Anxiety is usually defined as fear, unease, and worry over things that haven’t happened yet. That’s how I usually experience it in my own life. I will get anxious over things that have already happened, generally whether or not I’ve made the right decision about something or said the wrong thing, but what really causes the anxiety is not knowing what effect those things are going to have on the future. Not knowing the outcome of every decision you make can be kind of daunting when you think about it!
Anxiety = fear.
I have learned and practiced a lot of different ways to make friends with my own anxiety. I have practiced nearly every anxiety coping skill I’ve come across. (You can find a lot of them in my Anxiety Workbook – Breathe.) Some of them have worked and some of them not so much, but when anxiety comes a knockin’ I have a plan to deal with it. I decided long ago not to let anxiety overwhelm me.
A few days ago a bit of mild anxiety crept up and I decided to try to handle it a little bit differently. I got home and I took a few really deep breaths to calm myself. I listened to a few meditation tracks. I did a 45 minute yoga routine that specifically dealt with fear. I lit candles and incense and made tea and generally made myself feel safe, secure, and comfortable.
But let me rewind a little bit.
When you’re in a situation where you can’t just stop what you are doing and go through your anti-anxiety routines you’ve got to rely on using that lovely brain of yours. The best way to combat anxiety is with reason. This is how it works with me.
First I take a step back and look at the situation with as rational a mind as I can muster.
Then I try to figure out if the things I’m anxious about have any merit. Real, honest to goodness, likely-to-happen, merit.
If they are valid concerns I make a to-do list of how to prepare and deal. I trust myself to get those things done.

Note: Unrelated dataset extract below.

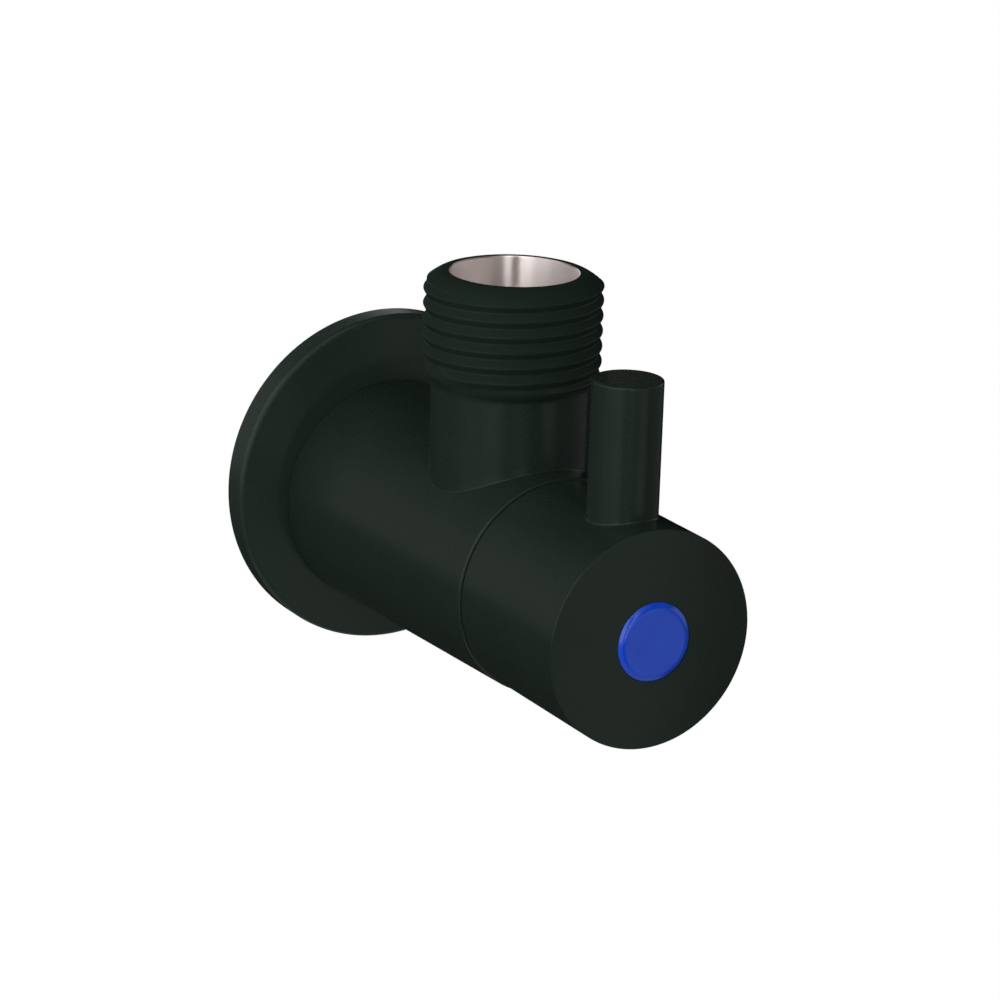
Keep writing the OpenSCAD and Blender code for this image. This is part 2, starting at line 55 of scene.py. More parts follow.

If there’s nothing that I can to do then I have to start rationalizing. “Those things aren’t going to happen. It’s going to be okay. Let it go. Take a breath.”
Sometimes the mind listens and sometimes it doesn’t. My mind gets into this never-ending loop of feeling like bad things are going to happen and outcomes are going to be disastrous.
Sometimes the rationalizing works and sometimes it doesn’t. This particular day it wasn’t working too well so I thought to myself:
What if I tried something different?
Once I reasoned with myself I built upon that. I asked myself what the opposite feeling to that anxiety/fear/worry would be and I found the answer – hope: A feeling of expectation and desire with a dash of trust. I started building upon those negative thoughts, turning them around and allowing myself to hope that things work out to the fullest in the best possible way.
I started fighting all of those worries and scary thoughts with the best possible outcome.
When we do something scary or new, the anxiety tells us that it’s a mistake and it’s going to end horribly. That we’ll fall flat on our faces, that it just won’t work out for us, but what if… What if it is healing? What if it is exactly what you need in all the best ways?
When we allow ourselves to build on hope and how great things can be anxiety starts to lose its grasp. Sometimes things do work out better than we could hope for. Sometimes amazing things happen and it’s okay to be hopeful and to look forward to those things even when you know what the flip side looks like. Believe in hope.
“The optimist is as often wrong as the pessimist, but he is far happier.”